The government wants to make sure the proposed Solvency II rules do not result in higher costs for pensioners as insurers seek to meet "excessively conservative" capital requirements, Myners said on Thursday in a speech to the Association of British Insurers.
"We absolutely cannot allow this to happen," Myners said.
"Government is committed to ensuring that these regulatory reforms do not unintentionally impact the lives and wellbeing of pensioners in the UK and elsewhere in Europe."
As currently drafted, Solvency II would force annuity providers to hold extra capital as a reserve in case of declines in the value of the corporate bonds they use to fund payments to their customers.
British insurers including Legal & General, Prudential and Aviva would be disproportionately affected as they sell far more annuities than their continental European rivals.
The ABI warned in August that the rules could expose a capital shortfall of up to 50 billion pounds among its members.
EU insurance regulatory body CEIOPS, tasked with drawing up final recommendations for Solvency II legislation, indicated this week that it may be necessary to amend the rules so as to limit their capital impact on annuity writers.

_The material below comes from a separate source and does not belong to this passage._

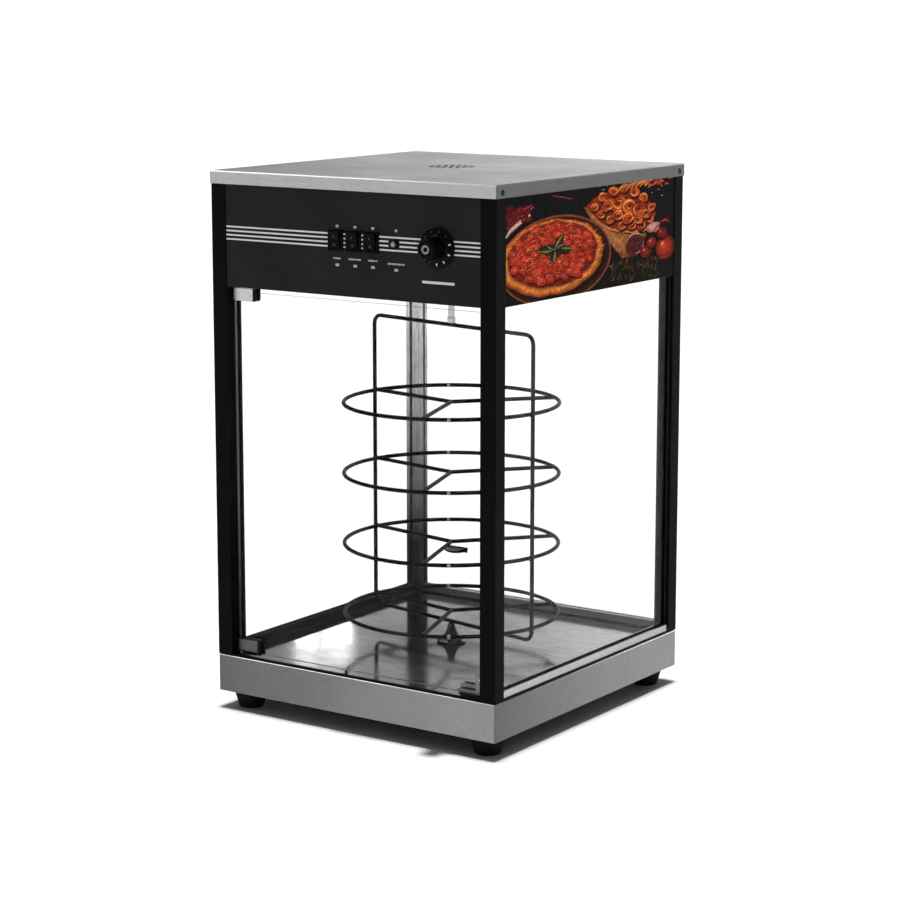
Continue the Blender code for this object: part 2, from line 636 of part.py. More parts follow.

"We welcome Lord Myners' effort and commitment to achieving the right result in Europe for UK savers and pensioners," said Tim Breedon, chief executive of L&G, regarded by analysts as particularly vulnerable to Solvency II due to its heavy reliance on annuities.
"The direction of travel is now more positive, but sustained effort will still be required to build a pan-European consensus on capital issues."
Myners also said the current Solvency II proposals ran the risk of creating "structural imbalances" in the financial markets by imposing higher capital charges on corporate bonds than on other assets such as equities or gilts.